Hosts South Korea tightened their grip on second place in the medals table with golds in wrestling, cycling, equestrian dressage and table tennis. In the women’s doubles, South Korea’s Lee Eun-sil and Seok Eun-mi came from two sets down to beat the Chinese duo Zhang Yining and Li Nan for the hosts’ second table tennis gold following their win in mixed doubles.
The table tennis success of others has come at the expense of China, who have slipped since they swept six golds in the 1998 Games and all the golds in the 1996 and 2000 Olympics.

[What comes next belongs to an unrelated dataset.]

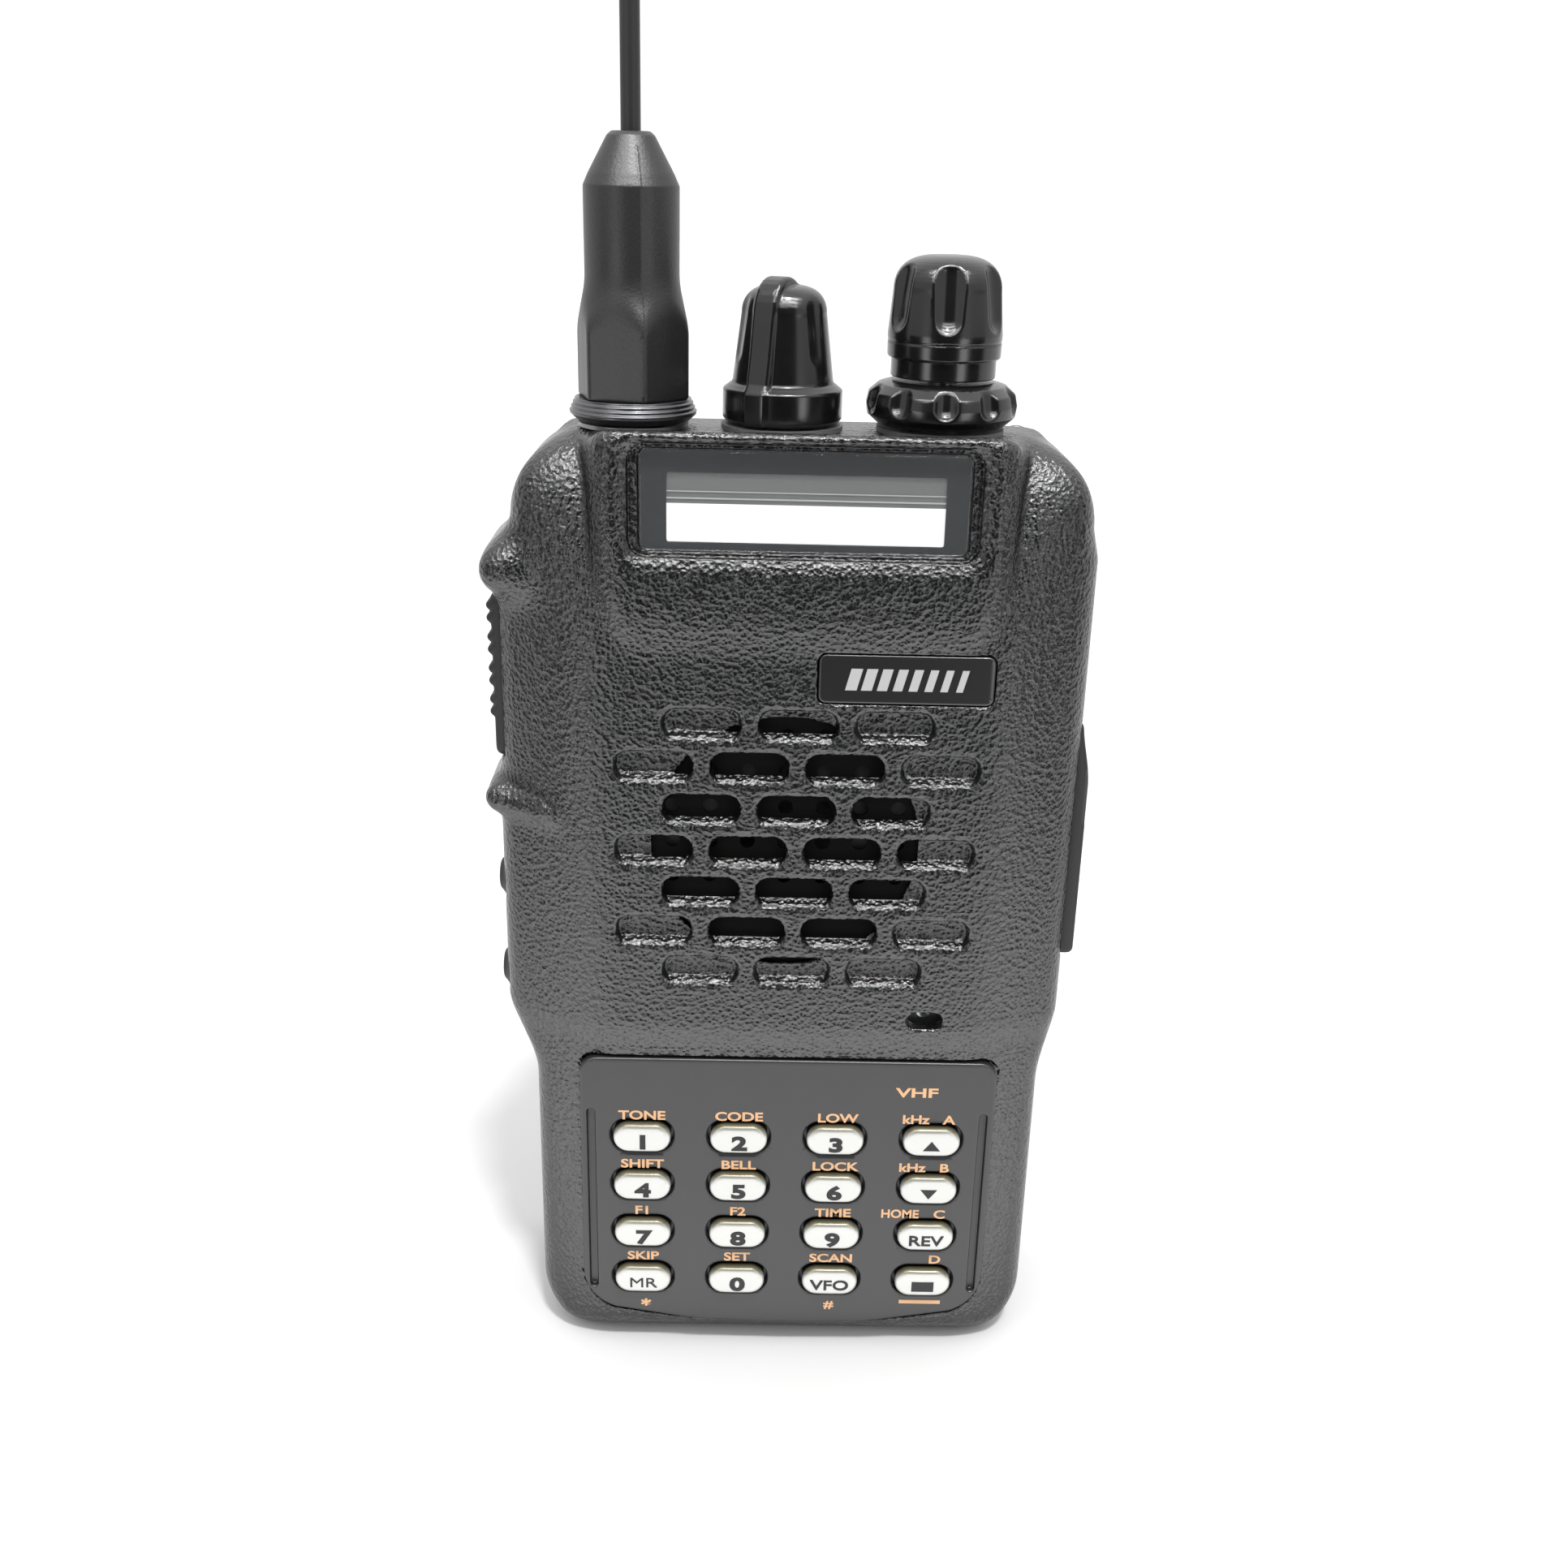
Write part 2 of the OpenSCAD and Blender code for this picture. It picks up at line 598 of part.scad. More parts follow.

But Taiwan’s Yuan Shu-chi surprised South Korea’s Yun Mi-jin, double gold medalist in the 2000 Sydney Olympic Games, to win the women’s individual archery gold medal. The South Koreans had targeted a sweep of al golds on offer in Busan.
Tang Gonghong joined the parade of world-record-setting Chinese weightlifters — twice surpassing the mark in the women’s over 75 kg clean and jerk en route to a gold medal.
The 23-year-old from Shandong made it three world records in three days for China’s women, as she lifted 165.5kg in her second attempt in the jerk, then hoisted 167.5 kg in her third try. On Monday, teammate Sun Ruiping set world records in the 75 kg class in snatch, clean and jerk and total — duplicating the triple-record feat achieved by Liu Chunhong on the previous day.